EXERCISE OBJECTIVE
Reproduce exactly and only the lines running from the one with "side, FRONT), TRIM_WHITE)" through the one with "if empty is", both end lines included.

--- Start RECORD EXTRACTS ---

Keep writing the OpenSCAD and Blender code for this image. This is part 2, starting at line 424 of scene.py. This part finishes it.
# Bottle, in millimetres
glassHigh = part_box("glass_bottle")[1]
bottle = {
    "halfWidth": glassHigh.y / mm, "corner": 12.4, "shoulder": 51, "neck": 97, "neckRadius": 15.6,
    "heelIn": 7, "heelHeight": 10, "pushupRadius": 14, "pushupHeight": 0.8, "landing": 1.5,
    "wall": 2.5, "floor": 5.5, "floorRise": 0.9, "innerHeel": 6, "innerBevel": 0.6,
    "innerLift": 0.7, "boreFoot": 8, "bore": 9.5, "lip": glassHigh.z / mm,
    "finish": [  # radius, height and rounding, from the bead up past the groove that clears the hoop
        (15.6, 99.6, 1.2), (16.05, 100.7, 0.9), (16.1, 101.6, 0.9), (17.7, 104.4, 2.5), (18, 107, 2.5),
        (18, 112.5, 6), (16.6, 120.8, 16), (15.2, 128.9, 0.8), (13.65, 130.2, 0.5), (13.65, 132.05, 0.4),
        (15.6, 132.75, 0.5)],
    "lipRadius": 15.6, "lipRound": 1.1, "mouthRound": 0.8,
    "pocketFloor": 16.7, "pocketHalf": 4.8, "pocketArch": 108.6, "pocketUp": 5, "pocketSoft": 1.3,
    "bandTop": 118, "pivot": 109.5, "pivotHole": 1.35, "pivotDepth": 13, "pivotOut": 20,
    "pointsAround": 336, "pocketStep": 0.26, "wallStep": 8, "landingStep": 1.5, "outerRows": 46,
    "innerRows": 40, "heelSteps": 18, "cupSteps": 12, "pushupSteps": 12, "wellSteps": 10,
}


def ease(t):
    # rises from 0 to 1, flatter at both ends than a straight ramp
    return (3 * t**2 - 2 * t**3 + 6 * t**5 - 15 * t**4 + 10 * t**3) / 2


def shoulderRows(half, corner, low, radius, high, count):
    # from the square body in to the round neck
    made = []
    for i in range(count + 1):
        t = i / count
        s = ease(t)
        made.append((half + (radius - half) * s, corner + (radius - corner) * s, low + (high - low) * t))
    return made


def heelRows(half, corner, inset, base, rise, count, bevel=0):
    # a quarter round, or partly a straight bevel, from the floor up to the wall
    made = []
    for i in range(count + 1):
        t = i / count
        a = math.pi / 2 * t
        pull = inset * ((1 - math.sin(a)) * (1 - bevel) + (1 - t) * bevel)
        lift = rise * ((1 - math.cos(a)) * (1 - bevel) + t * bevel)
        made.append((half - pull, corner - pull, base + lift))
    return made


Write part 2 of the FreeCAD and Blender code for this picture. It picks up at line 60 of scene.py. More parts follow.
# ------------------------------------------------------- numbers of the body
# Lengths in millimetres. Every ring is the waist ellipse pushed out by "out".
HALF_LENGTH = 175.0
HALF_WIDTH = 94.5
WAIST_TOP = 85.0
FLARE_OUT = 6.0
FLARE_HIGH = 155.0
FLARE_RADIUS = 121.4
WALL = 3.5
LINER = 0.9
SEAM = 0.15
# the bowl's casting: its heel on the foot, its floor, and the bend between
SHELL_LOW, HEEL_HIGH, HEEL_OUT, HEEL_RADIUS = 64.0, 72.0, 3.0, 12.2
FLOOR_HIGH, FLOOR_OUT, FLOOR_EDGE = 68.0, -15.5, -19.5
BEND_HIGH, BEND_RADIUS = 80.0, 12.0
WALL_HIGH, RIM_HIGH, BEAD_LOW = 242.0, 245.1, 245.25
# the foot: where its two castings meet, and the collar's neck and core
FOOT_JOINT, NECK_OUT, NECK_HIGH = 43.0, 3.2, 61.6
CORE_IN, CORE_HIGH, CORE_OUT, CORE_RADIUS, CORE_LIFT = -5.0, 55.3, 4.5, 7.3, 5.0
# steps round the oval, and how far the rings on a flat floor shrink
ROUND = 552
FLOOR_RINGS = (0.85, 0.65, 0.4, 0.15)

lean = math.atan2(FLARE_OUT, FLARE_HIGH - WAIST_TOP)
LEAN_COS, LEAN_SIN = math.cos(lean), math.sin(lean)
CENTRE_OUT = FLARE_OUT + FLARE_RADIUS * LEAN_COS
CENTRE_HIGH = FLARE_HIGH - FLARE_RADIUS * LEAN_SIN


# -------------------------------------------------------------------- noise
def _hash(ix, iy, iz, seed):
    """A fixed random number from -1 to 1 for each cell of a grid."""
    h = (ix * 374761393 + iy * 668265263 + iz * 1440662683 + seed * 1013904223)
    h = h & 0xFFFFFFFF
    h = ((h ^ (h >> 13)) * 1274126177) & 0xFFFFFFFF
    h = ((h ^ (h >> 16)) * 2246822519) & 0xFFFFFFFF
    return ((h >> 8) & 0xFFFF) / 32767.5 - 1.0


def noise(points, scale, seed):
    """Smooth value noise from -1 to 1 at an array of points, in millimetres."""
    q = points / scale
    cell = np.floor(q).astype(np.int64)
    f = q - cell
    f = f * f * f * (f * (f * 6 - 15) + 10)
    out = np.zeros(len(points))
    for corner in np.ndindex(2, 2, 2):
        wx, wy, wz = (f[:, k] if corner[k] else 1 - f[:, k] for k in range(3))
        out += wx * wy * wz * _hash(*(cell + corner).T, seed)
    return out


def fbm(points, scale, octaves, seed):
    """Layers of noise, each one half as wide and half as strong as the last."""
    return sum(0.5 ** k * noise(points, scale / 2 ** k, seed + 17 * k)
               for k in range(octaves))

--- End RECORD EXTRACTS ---
--- Start RECORD EXTRACTS ---

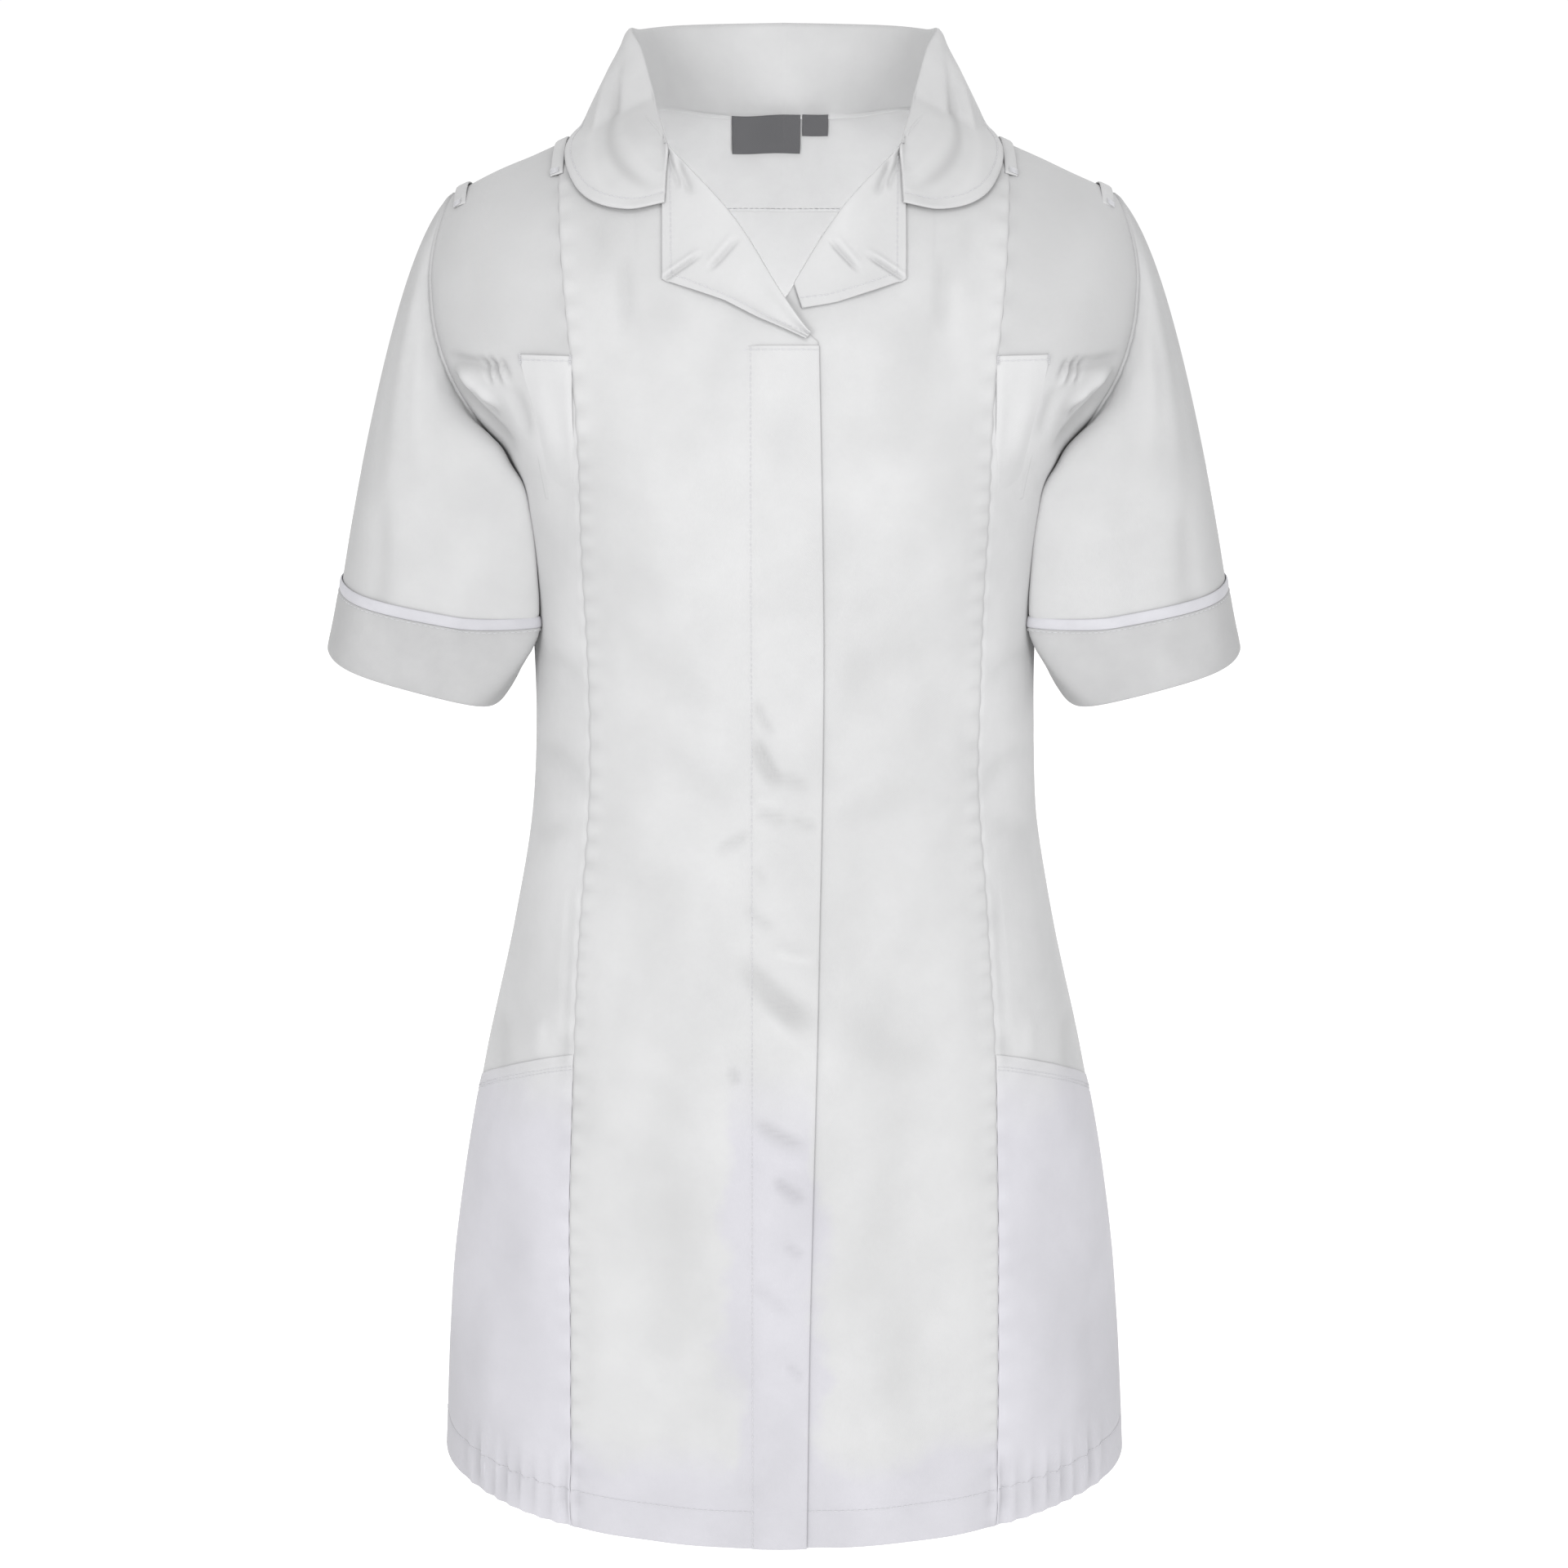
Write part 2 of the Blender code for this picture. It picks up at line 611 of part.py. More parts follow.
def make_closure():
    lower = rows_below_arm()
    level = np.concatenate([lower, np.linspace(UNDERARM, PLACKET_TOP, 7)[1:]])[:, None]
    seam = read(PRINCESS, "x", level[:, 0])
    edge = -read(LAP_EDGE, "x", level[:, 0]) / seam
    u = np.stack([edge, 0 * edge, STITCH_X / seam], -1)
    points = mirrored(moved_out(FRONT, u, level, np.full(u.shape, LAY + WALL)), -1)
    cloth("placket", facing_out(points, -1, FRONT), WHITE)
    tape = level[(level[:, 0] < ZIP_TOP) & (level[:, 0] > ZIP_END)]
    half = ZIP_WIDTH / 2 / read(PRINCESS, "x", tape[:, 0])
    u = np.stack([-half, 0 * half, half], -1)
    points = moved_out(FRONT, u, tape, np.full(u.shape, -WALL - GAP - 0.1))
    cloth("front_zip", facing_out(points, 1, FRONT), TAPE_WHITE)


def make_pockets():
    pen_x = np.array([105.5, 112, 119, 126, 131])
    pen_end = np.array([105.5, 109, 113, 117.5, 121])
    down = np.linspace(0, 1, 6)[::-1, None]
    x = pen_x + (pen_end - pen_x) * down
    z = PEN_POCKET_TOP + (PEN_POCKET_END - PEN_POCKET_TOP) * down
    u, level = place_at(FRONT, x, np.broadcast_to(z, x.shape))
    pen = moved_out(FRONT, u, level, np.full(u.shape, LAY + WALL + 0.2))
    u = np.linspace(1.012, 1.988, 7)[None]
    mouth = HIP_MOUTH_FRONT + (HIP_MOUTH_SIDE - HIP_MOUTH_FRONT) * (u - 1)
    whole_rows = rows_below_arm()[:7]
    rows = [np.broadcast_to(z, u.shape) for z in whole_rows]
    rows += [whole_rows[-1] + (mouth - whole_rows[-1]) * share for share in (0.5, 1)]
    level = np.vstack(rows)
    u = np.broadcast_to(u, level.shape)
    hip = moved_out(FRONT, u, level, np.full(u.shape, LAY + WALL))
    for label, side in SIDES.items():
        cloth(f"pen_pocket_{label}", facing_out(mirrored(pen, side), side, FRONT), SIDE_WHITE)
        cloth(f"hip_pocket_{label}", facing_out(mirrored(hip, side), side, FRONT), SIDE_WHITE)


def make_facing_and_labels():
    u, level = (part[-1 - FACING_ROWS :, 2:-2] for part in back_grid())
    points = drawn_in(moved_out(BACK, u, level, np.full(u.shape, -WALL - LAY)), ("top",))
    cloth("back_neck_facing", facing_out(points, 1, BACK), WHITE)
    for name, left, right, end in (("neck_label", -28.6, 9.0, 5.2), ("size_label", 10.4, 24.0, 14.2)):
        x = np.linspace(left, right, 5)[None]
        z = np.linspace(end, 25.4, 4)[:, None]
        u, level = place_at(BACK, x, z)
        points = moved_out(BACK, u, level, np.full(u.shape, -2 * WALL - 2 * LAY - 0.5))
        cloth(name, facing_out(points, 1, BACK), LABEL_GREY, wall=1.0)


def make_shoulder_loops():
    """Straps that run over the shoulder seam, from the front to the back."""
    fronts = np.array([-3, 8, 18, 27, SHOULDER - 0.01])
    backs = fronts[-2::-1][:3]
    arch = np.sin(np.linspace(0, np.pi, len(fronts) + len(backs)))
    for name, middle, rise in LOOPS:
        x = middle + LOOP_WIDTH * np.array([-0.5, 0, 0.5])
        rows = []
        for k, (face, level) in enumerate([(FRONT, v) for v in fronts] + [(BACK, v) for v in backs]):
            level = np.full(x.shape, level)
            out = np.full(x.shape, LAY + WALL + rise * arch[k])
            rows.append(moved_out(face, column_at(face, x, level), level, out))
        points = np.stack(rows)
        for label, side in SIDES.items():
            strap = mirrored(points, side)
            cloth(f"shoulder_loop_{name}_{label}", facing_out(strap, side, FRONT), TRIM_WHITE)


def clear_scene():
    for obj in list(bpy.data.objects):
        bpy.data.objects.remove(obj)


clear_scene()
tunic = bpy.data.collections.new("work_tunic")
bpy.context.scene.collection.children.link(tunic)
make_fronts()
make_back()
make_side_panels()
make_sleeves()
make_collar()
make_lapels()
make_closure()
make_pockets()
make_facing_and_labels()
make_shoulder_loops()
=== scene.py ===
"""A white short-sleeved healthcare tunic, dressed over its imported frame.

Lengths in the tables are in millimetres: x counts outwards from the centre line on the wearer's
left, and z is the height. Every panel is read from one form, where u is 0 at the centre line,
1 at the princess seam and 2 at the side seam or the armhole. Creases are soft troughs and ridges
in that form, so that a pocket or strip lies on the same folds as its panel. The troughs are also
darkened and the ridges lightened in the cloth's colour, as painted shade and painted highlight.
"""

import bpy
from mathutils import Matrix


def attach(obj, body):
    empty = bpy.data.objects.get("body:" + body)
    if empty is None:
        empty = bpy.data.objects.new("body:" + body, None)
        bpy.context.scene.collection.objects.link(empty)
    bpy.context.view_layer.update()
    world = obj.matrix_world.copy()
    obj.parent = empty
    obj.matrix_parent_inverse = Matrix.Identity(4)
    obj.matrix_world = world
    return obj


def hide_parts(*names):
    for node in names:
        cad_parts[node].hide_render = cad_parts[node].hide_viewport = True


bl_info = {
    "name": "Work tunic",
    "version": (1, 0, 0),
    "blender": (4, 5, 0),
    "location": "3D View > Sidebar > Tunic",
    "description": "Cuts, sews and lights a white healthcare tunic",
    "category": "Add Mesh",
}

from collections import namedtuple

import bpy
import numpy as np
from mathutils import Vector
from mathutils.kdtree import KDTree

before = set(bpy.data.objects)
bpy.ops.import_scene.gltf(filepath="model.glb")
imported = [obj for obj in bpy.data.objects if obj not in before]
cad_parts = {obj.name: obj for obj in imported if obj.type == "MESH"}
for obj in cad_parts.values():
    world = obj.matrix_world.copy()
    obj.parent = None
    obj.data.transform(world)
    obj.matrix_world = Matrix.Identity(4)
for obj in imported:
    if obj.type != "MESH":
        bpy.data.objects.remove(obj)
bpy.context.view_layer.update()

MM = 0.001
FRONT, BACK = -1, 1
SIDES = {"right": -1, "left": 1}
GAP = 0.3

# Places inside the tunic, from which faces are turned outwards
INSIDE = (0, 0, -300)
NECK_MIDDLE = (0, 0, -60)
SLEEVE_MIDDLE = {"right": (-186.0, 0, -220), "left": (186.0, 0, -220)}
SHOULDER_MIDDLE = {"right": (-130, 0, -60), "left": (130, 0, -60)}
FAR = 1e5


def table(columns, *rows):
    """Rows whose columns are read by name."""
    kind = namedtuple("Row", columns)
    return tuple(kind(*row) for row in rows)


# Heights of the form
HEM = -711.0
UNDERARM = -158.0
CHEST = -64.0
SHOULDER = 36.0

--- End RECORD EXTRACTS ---

THE COMPLETED TASK
            cloth(f"shoulder_loop_{name}_{label}", facing_out(strap, side, FRONT), TRIM_WHITE)


def clear_scene():
    for obj in list(bpy.data.objects):
        bpy.data.objects.remove(obj)


clear_scene()
tunic = bpy.data.collections.new("work_tunic")
bpy.context.scene.collection.children.link(tunic)
make_fronts()
make_back()
make_side_panels()
make_sleeves()
make_collar()
make_lapels()
make_closure()
make_pockets()
make_facing_and_labels()
make_shoulder_loops()
=== scene.py ===
"""A white short-sleeved healthcare tunic, dressed over its imported frame.

Lengths in the tables are in millimetres: x counts outwards from the centre line on the wearer's
left, and z is the height. Every panel is read from one form, where u is 0 at the centre line,
1 at the princess seam and 2 at the side seam or the armhole. Creases are soft troughs and ridges
in that form, so that a pocket or strip lies on the same folds as its panel. The troughs are also
darkened and the ridges lightened in the cloth's colour, as painted shade and painted highlight.
"""

import bpy
from mathutils import Matrix


def attach(obj, body):
    empty = bpy.data.objects.get("body:" + body)
    if empty is None:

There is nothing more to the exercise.